Once the stake holders know the work required, they will give you more time or pick a feature they can have sooner. The important part is, to educated the stake holders so next time they know the scope of a similar feature.

The Right Tool for the Job

The notion of "the right tool for the job" echoes through every office. Unfortunately, it's misunderstood almost as often as it's uttered.

Right doesn't mean perfect. It means the tool that enables you to accomplish the job without wasting time. It even changes depending on the person or team.

If a team knows nothing about a language used to implement the perfect tool, they could spend weeks learning enough to implement the solution. Sure future work may get easier, but will the amount of future work justify the investment?

On the other hand, if they use the language they know and add library that gets them 80% of the way, they can give the users results now. Then you can come back to evaluate that perfect tool with a better knowledge of the alternative.

No matter which option you pick, remember that every new dependency needs careful consideration.
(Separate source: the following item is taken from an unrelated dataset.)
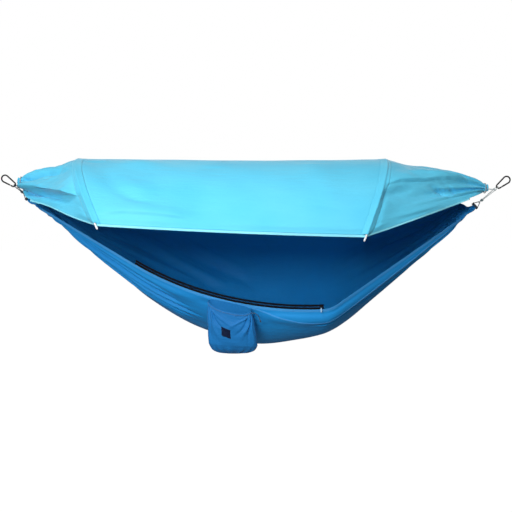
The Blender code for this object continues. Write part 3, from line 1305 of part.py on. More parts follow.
def build_drawstring(grid):
    """The cord round the front of the pouch's mouth, its knot, and the loose tail below the knot."""
    radius = DRAWSTRING_DIAMETER / 2
    offset = POUCH_WALL / 2 + TOUCH_GAP + radius * DRAWSTRING_OFF_share
    path = []
    for k in range(POUCH_SIDES // 2 + 1):
        index = (POUCH_SIDES // 2 - k) % POUCH_SIDES
        before, here, after = (grid[(index + step) % POUCH_SIDES] for step in (1, 0, -1))
        out = (here[1] - here[0]).cross(after[0] - before[0]).normalized()
        path.append(here[0].lerp(here[1], DRAWSTRING_LEVEL_share) + out * offset)
    cord = add_tube("pouch_drawstring", path, radius, "dark_rope", hint=UPWARD, sides=6)
    knot_radius = TAIL_KNOT_DIAMETER / 2
    knot_at = path[-1] + out * knot_radius
    knot = add_turned("mouth_knot", ball_profile(knot_radius), knot_at, UPWARD, "dark_rope", sides=8)
    combine(cord, knot, "UNION")
    start = knot_at + Vector((KNOT_FLAT_share * knot_radius + TOUCH_GAP, 0.0, 0.0))
    route = [start + Vector(shares) * TAIL_LENGTH for shares in TAIL_ROUTE_shares]
    add_cord("pouch_cord_tail", route, TAIL_DIAMETER / 2, "dark_rope")
    run = (route[-1] - route[-2]).normalized()
    end_at = route[-1] + run * (knot_radius + TOUCH_GAP)
    add_turned("pouch_tail_knot", ball_profile(knot_radius), end_at, run, "dark_rope", sides=8)


def ball_profile(radius, steps=5):
    """A ball's profile from pole to pole, for a turned solid."""
    turns = [math.pi * k / steps for k in range(1, steps)]
    sides = [(-radius * math.cos(turn), radius * math.sin(turn)) for turn in turns]
    return [(-radius, 0.0)] + sides + [(radius, 0.0)]


def build_label(bag):
    """A bare sewn patch that lies on the pouch's front."""
    turned = Matrix.Rotation(LABEL_TURN, 3, FRONTWARD)
    centre = POUCH_TOP + Vector((LABEL_OFFSET - POUCH_WIDTH / 8, 0.0, -LABEL_DROP))
    skin = BVHTree.FromPolygons([vertex.co for vertex in bag.vertices],
                                [tuple(face.vertices) for face in bag.polygons])
    lift = POUCH_WALL / 2 + 2 * TOUCH_GAP + LABEL_THICKNESS / 2
    grid = []
    for i in range(LABEL_STEPS + 1):
        column = []
        for j in range(LABEL_STEPS + 1):
            aside = LABEL_WIDTH * (i / LABEL_STEPS - 0.5)
            offset = Vector((aside, 0.0, LABEL_HEIGHT * (j / LABEL_STEPS - 0.5)))
            start = centre + turned @ offset + FRONTWARD * POUCH_HEIGHT
            hit, normal, _, _ = skin.ray_cast(start, ACROSS)
            column.append(hit + (normal if normal.y < 0 else -normal) * lift)
        grid.append(column)
    add_sheet("pouch_label", grid, LABEL_THICKNESS, "label")


def build_all():
    clear_objects()
    build_carabiner("left", LEFT_CARABINER)
    build_carabiner("right", RIGHT_CARABINER)
    build_hang_rope("left_hang_rope", LEFT_ROPE, "dark_rope")
    build_hang_rope("right_hang_rope", RIGHT_ROPE, "pale_rope")
    build_end_cord("left_end_cord", LEFT_ROPE, "dark_rope")
    build_end_cord("right_end_cord", RIGHT_ROPE, "dark_rope")
    build_canopy_cord("left_canopy_cord", LEFT_ROPE, LEFT_CANOPY_GATHER)
    build_canopy_cord("right_canopy_cord", RIGHT_ROPE, RIGHT_CANOPY_GATHER)
    build_bed()
    build_canopy()
    build_poles()
    build_nets()
    build_zip()
    build_pouch()


build_all()
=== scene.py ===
"""Hammock tent: a gathered nylon bed under a canopy on two bent poles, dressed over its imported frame.

Metres throughout. X runs along the hammock from left to right, +Y away from the viewer, +Z up.
"""
import math

import bpy
import numpy as np
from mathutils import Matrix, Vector


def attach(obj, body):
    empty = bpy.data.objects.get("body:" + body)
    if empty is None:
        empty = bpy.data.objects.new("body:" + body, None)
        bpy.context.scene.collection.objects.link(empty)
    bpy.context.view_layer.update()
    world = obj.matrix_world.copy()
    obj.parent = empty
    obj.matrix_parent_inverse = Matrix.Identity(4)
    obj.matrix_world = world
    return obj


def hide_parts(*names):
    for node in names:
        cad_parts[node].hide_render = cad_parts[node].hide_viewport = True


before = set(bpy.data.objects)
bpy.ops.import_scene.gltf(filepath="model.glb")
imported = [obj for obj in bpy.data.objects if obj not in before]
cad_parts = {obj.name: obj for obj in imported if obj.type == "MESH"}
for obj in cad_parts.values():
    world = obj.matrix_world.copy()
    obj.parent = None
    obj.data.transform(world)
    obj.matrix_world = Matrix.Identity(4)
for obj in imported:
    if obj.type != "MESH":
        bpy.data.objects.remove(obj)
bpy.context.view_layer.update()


# The studio
# A pale floor half a metre under the bed, three soft boxes in front and an even white surround.
# The camera stands five metres in front, a little above the gathers, with a long lens.
LOOK_AT = Vector((1.3319, 0.0, -0.41675))
CAMERA_PLACE = Vector((1.3319, -4.981, 0.01905))
lens = bpy.data.cameras.new("lens")
lens.lens = 66.33
lens.sensor_width = 36.0
lens.clip_end = 60.0
camera = bpy.data.objects.new("camera", lens)
bpy.context.collection.objects.link(camera)
camera.location = CAMERA_PLACE
camera.rotation_euler = (LOOK_AT - CAMERA_PLACE).to_track_quat("-Z", "Y").to_euler()
bpy.context.scene.camera = camera
bpy.context.scene.view_settings.view_transform = "Standard"


def soft_box(name, place, aim, size, watts, spread):
    lamp = bpy.data.lights.new(name, "AREA")
    lamp.spread = math.radians(spread)
    lamp.shape = "RECTANGLE"
    lamp.size, lamp.size_y = size
    lamp.energy = watts
    item = bpy.data.objects.new(name, lamp)
    bpy.context.collection.objects.link(item)
    item.location = place
    item.rotation_euler = (Vector(aim) - Vector(place)).to_track_quat("-Z", "Y").to_euler()


soft_box("key_box", (0.25, -2.7, 2.6), (1.3, 0.0, -0.2), (1.2, 0.9), 21.0, 110.0)
soft_box("side_box", (4.4, -2.6, 2.2), (1.6, 0.0, -0.3), (1.6, 1.6), 2.0, 110.0)
soft_box("front_box", (-0.1, -5.1, 1.1), (1.25, 0.0, -0.5), (2.2, 1.2), 43.0, 80.0)

surround = bpy.data.worlds.new("surround")
surround.use_nodes = True
bpy.context.scene.world = surround
air = surround.node_tree
seen = air.nodes.new("ShaderNodeLightPath")
direct = seen.outputs["Is Camera Ray"]
for ray in ("Is Transmission Ray", "Is Glossy Ray"):
    either = air.nodes.new("ShaderNodeMath")
    either.operation = "MAXIMUM"
    air.links.new(direct, either.inputs[0])
    air.links.new(seen.outputs[ray], either.inputs[1])
    direct = either.outputs[0]
level = air.nodes.new("ShaderNodeMix")
level.inputs["A"].default_value = 0.19
level.inputs["B"].default_value = 1.0
air.links.new(direct, level.inputs["Factor"])
air.links.new(level.outputs["Result"], air.nodes["Background"].inputs["Strength"])
air.nodes["Background"].inputs["Color"].default_value = (1.0, 1.0, 1.0, 1.0)

FLOOR_LEVEL, FLOOR_NEAR, FLOOR_FAR = -1.36, -9.0, 12.0
floor_corners = [(x, y, FLOOR_LEVEL) for x, y in ((FLOOR_NEAR, FLOOR_NEAR), (FLOOR_FAR, FLOOR_NEAR),
    (FLOOR_FAR, FLOOR_FAR), (FLOOR_NEAR, FLOOR_FAR))]
floor_mesh = bpy.data.meshes.new("floor")
floor_mesh.from_pydata(floor_corners, [], [(0, 1, 2, 3)])
floor = bpy.data.objects.new("floor", floor_mesh)
bpy.context.collection.objects.link(floor)
pale_floor = bpy.data.materials.new("pale_floor")
pale_floor.use_nodes = True
boards = pale_floor.node_tree
matt = boards.nodes["Principled BSDF"]
matt.inputs["Base Color"].default_value = (0.34, 0.34, 0.34, 1.0)
matt.inputs["Roughness"].default_value = 0.9
matt.inputs["Specular IOR Level"].default_value = 0.1
glow = boards.nodes.new("ShaderNodeEmission")
glow.inputs["Strength"].default_value = 1.24
seen = boards.nodes.new("ShaderNodeLightPath")
share = boards.nodes.new("ShaderNodeMath")
share.operation = "MULTIPLY"
share.inputs[1].default_value = 0.8
boards.links.new(seen.outputs["Is Camera Ray"], share.inputs[0])
blend = boards.nodes.new("ShaderNodeMixShader")
boards.links.new(share.outputs[0], blend.inputs["Fac"])
boards.links.new(matt.outputs[0], blend.inputs[1])
boards.links.new(glow.outputs[0], blend.inputs[2])
boards.links.new(blend.outputs[0], boards.nodes["Material Output"].inputs["Surface"])
floor_mesh.materials.append(pale_floor)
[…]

Your team has to learn the tool. You have to make sure the tool is maintained, or has clean code so you could take on the maintenance. You have to verify that it works with the rest of your dependencies. If this sounds like too much work, consider implementing the features you need yourself.

Technological Limitations

This is the most surprising area of frustration. Many of us have gone to school, or spent vast amount of time, to learn about optimizations, data structures, and algorithms. We learned about these so we could deal with technological limitation.

When you come up against this limitation – like processing speed, memory limits, rendering speed – it's not time to dispaire. It's time to celebrate. You finally get to dust off that old book and figure out a tough problem.

The important part, for those around you is that you set realistic expectations. There won't be a quick solution. It will take a significant time investment.

Once the expectations are set and you get to start the work, consider yourself lucky. These challenges don't come along often. So dive in and enjoy the learning.

Wrap Up

This isn't an exhaustive list of constraints. These are just the once I fight with most often. Still, I hope it serves as a reminder, to you and me, about how lucky we are to work in a field that allows us to solve problems every day. To enjoy the process, we just have to expand our scope of what problems we are solving.

Finally, I would like to thank Seth Godin for the inspiration for this article.